In the same district, one new teacher (untenured) has slowly been integrating the technology even though she has not been given one of the interactive whiteboards. She researchs sites on the Internet, is taking a graduate course on media literacy, brings her class to the school lab weekly and has integrated quite a bit of technology. She even selected a technology based lesson for her observation with the building principal. She is not asked to present at the faculty meeting and has recently been passed by for the installation in her classroom of a new whiteboard purchased by the PTA.
In District C, a consultant has asked teachers who have been engaged in a long-term professional learning opportunity around discourse to share an instance where they took a risk and were successful. In the reflection around this question, teachers struggled to think of answers where they had been successful.
In each of these examples, I am certain that the district wants to foster teacher leadership and that there are teacher leaders available - yet they have not been tapped. What conditions must be in place in a school system for teacher leadership to be developed, and more importantly, to thrive in a sustained way? What dispositions must teacher leaders exhibit to be effective? In short, the essential question is what does it take to truly develop teacher leadership?
As I work to frame this question and my research better - I would appreciate any warm/cool feedback on the identification of the problem and question!!
Usually, the most common reason for giving a practice math test is to identify students’ weaknesses. Hopefully the first post showed why it’s so critical to determine the weakness you’re talking about: familiarity with format, time, etc. If you’re worried about the math there are particular ways to approach the practice test.
First, ignore how the student did on the assessment. It sounds counter-intuitive but there is rationale reason for it, I promise. It’s more important how your students did on particular items than how they did overall. There are a couple of reasons for this:
NYS Assessments are based on a criterion-referenced model. Typically, when you give a student 25 questions, you mark the correct responses, determine a fraction of correct over total and come up with a score. Generally, we talk about these scores in percentages. Due to the complexity of the NYS assessments and the fact that they focus on performance in relation to a standard or criteria, scores are NOT reported this way. In fact, the number of raw points needed to demonstrate mastery shifts from year to year depending on the standard setting process.
It’s not the real deal.
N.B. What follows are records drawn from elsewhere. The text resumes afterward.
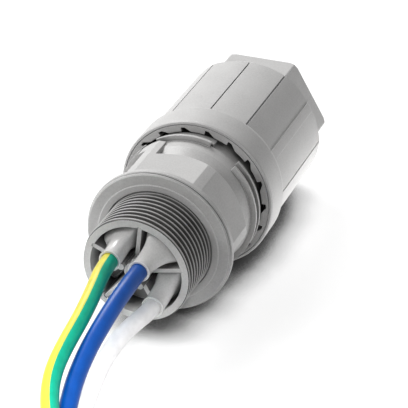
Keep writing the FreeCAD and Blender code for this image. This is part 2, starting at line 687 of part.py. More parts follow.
def make_splice_ring():
    """Modelled with its first channel on +X, then turned to the first contact."""
    splice = new_body("splice_ring")
    body_radius = f"({REAR_BORE} - play)"
    revolved(splice, "barrel", [
        ("post_radius + play", SPLICE_FRONT),
        (f"{body_radius} - 2 * edge_break", SPLICE_FRONT),
        (body_radius, f"{SPLICE_FRONT} + 2 * edge_break"),
        (body_radius, SPLICE_FLANGE),
        (SPLICE_FLANGE_RADIUS, SPLICE_FLANGE),
        (SPLICE_FLANGE_RADIUS, SPLICE_BACK),
        ("post_radius + play", SPLICE_BACK),
    ])
    padded(splice, "key", slot_outline(f"{body_radius} - 1", f"{body_radius} + key_height", "key_width"),
           f"{SPLICE_FRONT} + 1", f"{SPLICE_FLANGE} + 0.5", turn=f"270 - {FIRST_MIDDLE}")
    # the channels lean outwards from the cable to the contacts
    length = f"({SPLICE_BACK} - {SPLICE_FRONT})"
    sketch = new_sketch(splice, "channel_section", "XZ_Plane")
    sketch.AttachmentOffset = Placement(Vector(), Rotation(Vector(0, 1, 0), 1))
    bind(sketch, "AttachmentOffset.Base.x", "channel_rear")
    bind(sketch, "AttachmentOffset.Base.z", f"-{SPLICE_BACK}")
    bind(sketch, "AttachmentOffset.Rotation.Angle", f"atan(({CHANNEL_FRONT} - channel_rear) / {length})")
    circle(sketch, "0", "0", "channel_radius")
    channel = splice.newObject("PartDesign::Pocket", "splice_ring_channel")
    channel.Profile = sketch
    channel.Midplane = True
    bind(channel, "Length", f"2 * {length} + 10")
    splice.Tip = channel
    slot = pocketed(splice, "blade_slot",
                    box_outline("blade_circle - blade_thick / 2 - play",
                                "blade_circle + blade_thick / 2 + play",
                                "-(blade_width / 2 + play)", "blade_width / 2 + play"),
                    f"{SPLICE_FRONT} - 0.01", f"{BLADE_TIP} + blade_room")
    patterned(splice, "channels", [channel, slot], "poles")
    splice.Placement = Placement(Vector(), Rotation(AXIS, 1))
    bind(splice, "Placement.Rotation.Angle", f"-{FIRST_MIDDLE}")
    return splice


def make_cable_seal():
    seal = new_body("cable_seal")
    revolved(seal, "plug", [
        ("cable_radius", SPLICE_BACK),
        (f"{SEAL_RADIUS} - edge_break", SPLICE_BACK),
        (SEAL_RADIUS, f"{SPLICE_BACK} + edge_break"),
        (SEAL_RADIUS, SEAL_SHOULDER),
        ("seal_tip", SEAL_BACK),
        ("cable_radius + 2 * edge_break", SEAL_BACK),
        ("cable_radius", f"{SEAL_BACK} - 2 * edge_break"),
    ])
    return seal


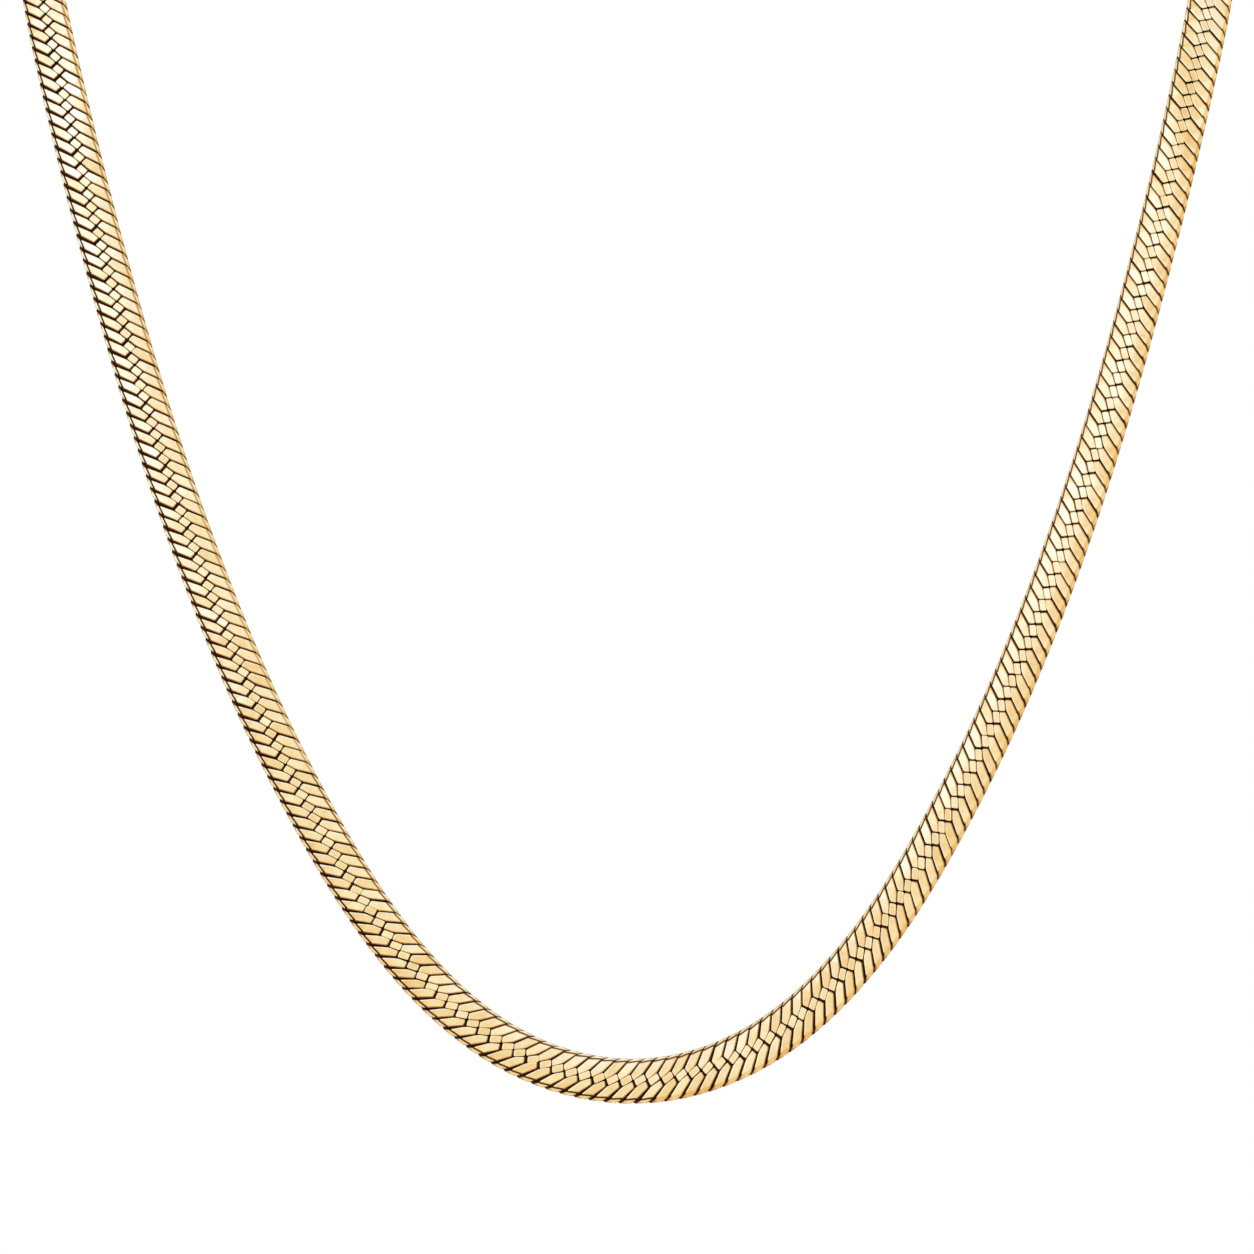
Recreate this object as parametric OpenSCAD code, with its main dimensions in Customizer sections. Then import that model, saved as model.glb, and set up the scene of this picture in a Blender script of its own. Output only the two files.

Regardless of the conditions we create, students know it’s not the real deal. Their performance may be inflated or deflated for that very reason and may not reflect their true performance.
NYS Test Design procedures. NYS follows a particular test design model that requires the test include items with varying difficulty. I’m sure you’ve noticed looking through the test that some questions “feel” easier than others. This isn’t a coincidence. Items are strategically chosen for the assessment that reflect a range of difficulty based on how students performed on them on the field testing. It doesn’t make sense to include 25 questions on Book 1 that were missed by most students during field testing. So, the test designers include items with a variety of difficulty – a few hard, a few easy and most middle of the road. This concept of item difficulty is called “p-value” – most simply put, what percent of students responded correctly to a question. In shorthand, we say items with high p-values are easy, while items with low p-values are hard for the particular group of students under discussion. So - two districts side by side may have different p-values on the same item. We need a neutral standard or benchmark to act as judge and jury around item difficulty. That's where the state data come in.
A great deal of data about NYS tests are made public every year – including p-values. These data can tell us which questions are easy and which are hard. It’s not a secret and requires only a smidge of background to use correctly. P-values are provided at a couple of levels. The one that is most important is for our purposes here Low Level 3. In this example, let’s talk about fifth grade. My mental model around scale scores and p-values is to picture a giant swimming pool filled with every fifth grader in the state of New York who took the state assessment last year. Floating above their head is their scale score. Students from the Bronx to Buffalo, from Long Island to Lake Placid. Students with and without disabilities. Levels 1, 2, 3 and 4.
I can look at how ALL the students did on items but included within the mix are students who really struggled and students who did really well (We assume most questions were hard for students at Level 1 while most were easy for students at Level 4.) So, I as the data lifeguard blow my whistle and call out every child who scores Levels 1 and 2. Same for the Level 4’s. Left in the pool are my Level 3’s – every child who met the standard. Because I want the data to be as clean and precise as possible, I’m going to boot out every child who scores above the minimum standard – which in Fifth grade in 2008 was 650. Left in the pool I have a few thousand students – all who met the minimum standard, AKA scale score 650. For each question these students took, I can look at how many got each question right and compare (or benchmark) my students to their performance. The graph below shows you what that looks like:
Out of ALL of the students who scored 650, only 18% of the students got question 7 correct. In other words, that was a hard question. My gut isn't telling me that. My students aren't telling me that. Students from across NYS are telling me that. Take a look and see how your students did on it. Odds are, they didn't do very well. It's not because you didn't teach it or they just weren't listening. It could be because the wording tripped them up - just like 82% of all students who scored a 650. The question is below:
Students are likely to pick A because it practically screams "PICK ME!" at them. Your students may know fractions inside out and sideways. Picking A and not C is an issue of testing sophistication, not mathematics. When reviewing similar problems with students, as much as possible, give them "PICK ME!" choices so they can learn what they look like and how to avoid their siren song.
However, before assuming it's a strength or weakness, look for other evidence that the students understand the concept. Formative assessment can really come in handy here. You can pose a similar question and ask students to respond on their way out the door. This time though, ask:
Anne has completed 87% of the race. What fraction represents that portion of the race she has NOT finished?
If students get the math, they should pick A. If they pick C, it's probably a testing issue. They slid past the NOT. Anyone who picks B or D may have a problem with fractions in general. How did they do on question 15 which taps a similar understanding? (I use Tinkerplots to answer these questions. It's one of my favorite data toys.) The students will form themselves into like-needed groups, depending on what the other instructional evidence shows.
So - if you're going to give the test to identify weaknesses:
- Consider how your students do on easy questions (high Low Level 3 p-values) versus hard (low Low Level 3 p-values) questions.
- Be aware of what wrong answers students give as that's often more interesting than what they got right.
- Consult other evidence (formative and summative) before confirming the students have a mathematical weakness.